Baudirektion zeigt sich offen
Mit einem Vorstoss im Kantonsrat, den Vertreter aus Parteien von ganz links bis ganz rechts unterstützen, will Vlk die administrativen Hürden jetzt verringern. Der FDP-Mann ist sich sicher: «Das wird einen zusätzlichen Boost für Solaranlagen in Zürich geben.» Denn je weniger Aufwand und Kosten man habe, desto eher sei man bereit, aktiv zu werden und Panels zu verlegen. Das habe die Vergangenheit gezeigt. Gerade weil der «Solarexpress» in den Alpenregionen ins Stocken geraten sei, sei es jetzt umso wichtiger, dass er auf den Dächern von urbanen Regionen vorangetrieben werde. Zudem würden die hiesigen Bauämter von Arbeit entlastet.
Mit einem zweiten Vorstoss will Vlk noch weiter gehen. Ähnlich wie im Kanton Luzern sollen auch in Zürich kleinere Anlagen ganz ohne Meldepflicht erstellt werden dürfen. Vlk schlägt eine Grenze bei 35 Quadratmetern vor; das entspricht der durchschnittlichen Nutzungsfläche auf einem Schweizer Einfamilienhausdach. Eine ähnliche Regelung gilt im Kanton Thurgau. «Ich kenne viele, die sofort eine Solaranlage bauen würden, wenn sie sich den Gang zu den Behörden ersparen könnten», sagt Vlk. Genau darum brauche es auch diesen zweiten Vorstoss, den allerdings nicht alle Parteien mittragen.

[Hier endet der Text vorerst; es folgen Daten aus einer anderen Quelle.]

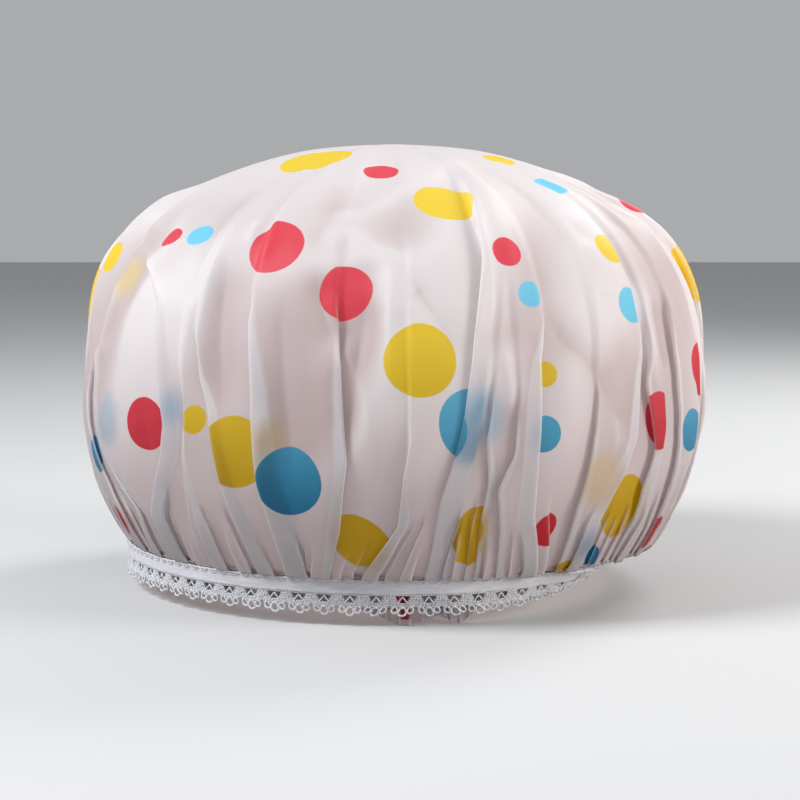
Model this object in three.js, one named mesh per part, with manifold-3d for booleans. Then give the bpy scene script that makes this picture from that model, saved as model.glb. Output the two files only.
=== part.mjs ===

Martin Neukoms Baudirektion nimmt schriftlich zur grundsätzlichen Kritik Stellung. Der Kanton Zürich sei «der schweizweite Vorreiter der Vereinfachung» der Verfahren – nicht nur bei Solaranlagen, sondern auch bei Wärmepumpen, Fernwärmeanschlüssen und E-Ladestationen. Man erhalte viele positive Rückmeldungen von Bauherren und Gemeinden. Gewisse Unterlagen – insbesondere Pläne – seien erforderlich, um zu erkennen, ob das einfache Meldeverfahren überhaupt angewendet werden könne. «Das hat nichts mit einer bürokratischen Ausgestaltung zu tun», schreibt die Direktion.

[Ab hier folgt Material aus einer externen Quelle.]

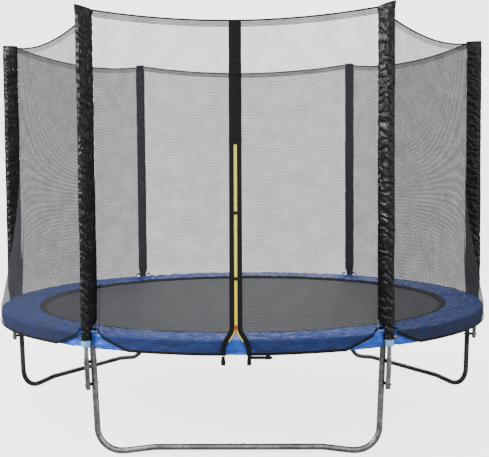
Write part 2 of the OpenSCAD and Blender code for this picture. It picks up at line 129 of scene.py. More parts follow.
# ---------------------------------------------------------------- material helpers
class Shade:
    """A material's nodes, with short names for the ones used here."""

    def __init__(self, name, color, rough, metal=0.0, spec=0.5):
        self.mat = bpy.data.materials.new(name)
        self.mat.use_nodes = True
        self.tree = self.mat.node_tree
        self.tree.nodes.clear()
        out = self.node("ShaderNodeOutputMaterial")
        self.bsdf = self.node("ShaderNodeBsdfPrincipled")
        self.bsdf.inputs["Base Color"].default_value = (*color, 1)
        self.bsdf.inputs["Roughness"].default_value = rough
        self.bsdf.inputs["Metallic"].default_value = metal
        self.bsdf.inputs["Specular IOR Level"].default_value = spec
        self.link(self.bsdf.outputs[0], out.inputs[0])
        self.mat.diffuse_color = (*color, 1)

    def node(self, kind, **values):
        n = self.tree.nodes.new(kind)
        for key, value in values.items():
            setattr(n, key, value)
        return n

    def link(self, a, b):
        self.tree.links.new(a, b)

    def put(self, socket, value):
        if hasattr(value, "is_output"):
            self.link(value, socket)
        else:
            socket.default_value = value

    def place(self, scale=(1, 1, 1), uv=False):
        """Object coordinates are metres in the object's own frame; UV is metres along the cloth."""
        coord = self.node("ShaderNodeTexCoord")
        mapping = self.node("ShaderNodeMapping")
        mapping.inputs["Scale"].default_value = scale
        self.link(coord.outputs["UV" if uv else "Object"], mapping.inputs[0])
        return mapping.outputs[0]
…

Grundsätzlich zeigt man sich beim Kanton aber offen, die heutige Regelung zu überdenken. «Die Baudirektion prüft die Optimierung der bestehenden Verfahren laufend und justiert diese bei Bedarf. Das gilt auch für das Meldeverfahren.» Auch die Idee, die Meldepflicht für kleinere Solaranlagen vollständig aufzuheben, verwirft man nicht sofort. «Das kann man prüfen», schreibt die Direktion. Eine Änderung würde aber «das Risiko von nachträglichen (und oftmals kostspieligen) Beanstandungen und Konflikten erhöhen».
Behörden handeln «übereifrig»
Der SP-Kantonsrat Jonas Erni hat Vlks Vorstösse mitunterzeichnet. Bereits früher hat er sich für einfachere Verfahren für Wärmepumpen eingesetzt. «Die Energiewende muss auf allen Ebenen vorangetrieben werden», sagt er. Dass er gemeinsame Sache mit einem Freisinnigen macht, ist für ihn nichts Besonderes. «Ich schätze zielorientierte und parteiübergreifende Zusammenarbeit.»
Der Mitte-Kantonsrätin Janine Vannaz geht es um Grundsätzliches: «Dem Bürger sollte mehr Vertrauen entgegengebracht werden», sagt sie. Im Bauwesen würden Behörden zum Teil «übereifrig» handeln, und es werde zu viel reguliert.
Selbst Neukoms Grüne unterschreiben Vlks ersten Vorstoss. Vor allem weil dadurch weniger Aufwand für die Verwaltung entsteht, wie der Fraktionschef Thomas Forrer ausführt. Man gehe jedoch nicht davon aus, dass durch die Verschlankung eine nennenswerte Beschleunigung im Ausbau der Solarenergie entstehe. «Hier war die Abschaffung der Bewilligungspflicht der grosse Schritt», sagt Forrer. Vlks zweiten Vorstoss werden die Grünen zwar nicht mitunterzeichnen, man werde sich einer Überweisung im Kantonsrat «aber auch nicht entgegenstellen».
Angesichts der ungewohnt breiten Allianz, die von der Alternativen Liste bis zur SVP reicht, dürfte es Martin Neukom schwerfallen, an seiner ursprünglichen Regelung festzuhalten. Der Fall zeigt: Auch ein Solarturbo kann noch einen Gang höherschalten.